We have spent a decade arguing that the problem was data. If we just had better threat intelligence, better telemetry, better risk scoring models, everything would click. The tools would speak and the business would listen. What the data actually shows is that the tools are maturing faster than the organizations using them. We now have the instrumentation to produce a credible financial estimate of cyber risk exposure. We increasingly lack the organizational trust and shared vocabulary to do anything useful with that estimate once it lands in front of a decision-maker.
Running enterprise cybersecurity at scale makes this tension impossible to ignore. You can build a sophisticated risk quantification program, map it to business units, tie it to budget cycles, and still watch the outputs get dismissed because the person receiving them has never had a real conversation with your team about what the numbers mean or why they should care. The model is sound. The relationship is broken.
This is the same problem that good engineering disciplines have grappled with for generations. Aviation safety culture did not become effective because aircraft got better sensors. Sensors were table stakes. What made commercial aviation dramatically safer over decades was the development of crew resource management, a practice built on the radical idea that every person in the cockpit, regardless of rank, has both the right and the obligation to raise a concern. The technical data was always there. The organizational culture to act on it had to be deliberately constructed.
Cyber risk management is at that inflection point right now.
The report shows 97% of organizations have defined risk appetite and tolerance levels, and 89% have those thresholds board-approved. That sounds like progress, and it is. But a threshold on paper without a shared understanding of what breaching it actually means across security, legal, operations, and finance is not governance. It is a document. Governance is what happens when a business unit leader calls your team before signing a vendor contract because they have learned, through repeated interaction, that the conversation will be productive and worth their time.
Building that requires something most security organizations are still reluctant to do: prioritize relationships the same way we prioritize controls.
Here is what I mean in practice. The organizations most likely to see real business outcomes from their cyber risk programs are not the ones with the most sophisticated models. They are the ones where security speaks the language of the people making decisions. Where a risk quantification output lands in a CFO's workflow in a format she already uses for capital allocation. Where the legal team has been part of the risk tolerance conversation from the beginning rather than receiving conclusions after the fact. Where IT operations understands that the risk register is not a security team artifact but a shared operating document.
That requires CISO time spent outside the security organization. Not presenting to the board once a quarter. Actually embedded in business planning cycles, budget negotiations, vendor strategy sessions. It is slower than deploying a new tool. It does not show up on a dashboard. And it is the work that separates programs that deliver business value from programs that deliver reports.
The AI and automation findings in this research are real and worth taking seriously. Organizations using AI are substantially more likely to describe their posture as proactive rather than reactive. Automated risk workflows free analysts from manual data collection so they can focus on interpretation and communication. These are legitimate gains.

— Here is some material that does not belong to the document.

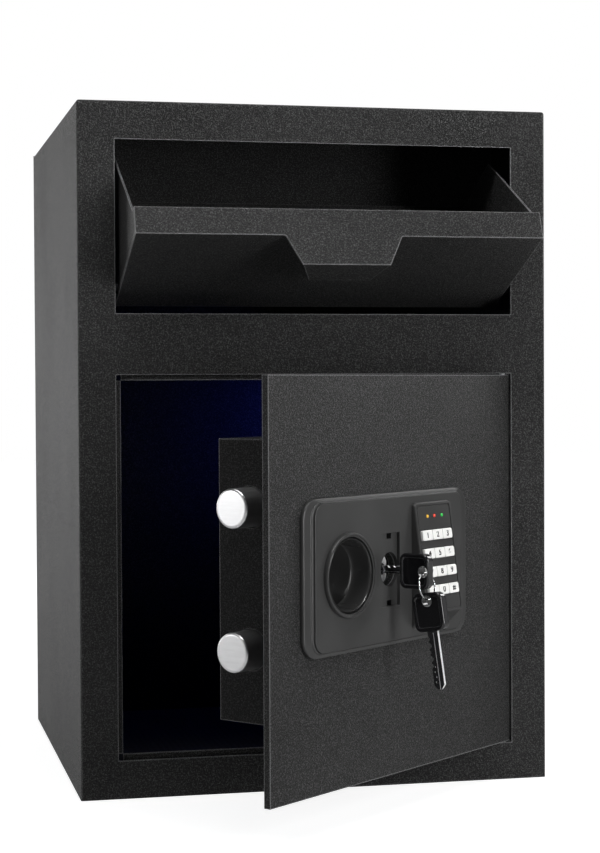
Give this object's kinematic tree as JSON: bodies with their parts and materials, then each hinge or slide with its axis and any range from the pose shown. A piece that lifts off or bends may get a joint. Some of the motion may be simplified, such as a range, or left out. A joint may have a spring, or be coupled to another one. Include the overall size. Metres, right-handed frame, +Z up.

But automation amplifies the underlying process. A well-connected, cross-functionally trusted risk program that automates its workflows gets faster and more consistent. A siloed, poorly-communicated program that automates its workflows produces faster noise. The technology does not fix the relationship problem. It accelerates whatever dynamic already exists.
So what should you actually do differently?
First, audit your relationships before you audit your tooling. Map the decision-makers whose choices create material cyber risk exposure for your organization. How often does your team have substantive conversations with them outside of incident response and compliance reviews? If the answer is rarely, that gap is your biggest risk management problem.
Second, stop reporting and start translating. Risk quantification outputs need to land in the formats and cycles that decision-makers already use. A financial risk estimate delivered in a security briefing format will not change behavior. The same estimate embedded in a business case review will.
Third, build the feedback loop. When a risk decision gets made, find out what happened downstream. Did the accepted risk materialize? Did the mitigation work? Organizations that treat risk management as a living feedback system rather than a periodic reporting exercise are the ones that build genuine organizational credibility over time.
The transformation this research documents is real. Cyber risk is becoming a strategic business function. But strategy is executed by people in relationships, not by models in isolation. The technology is ready. The harder question is whether the people running these programs are willing to do the organizational work that makes the technology matter.
That work does not have a product name. It does not show up in a vendor demo. It shows up in whether the CFO calls you before the board meeting or after.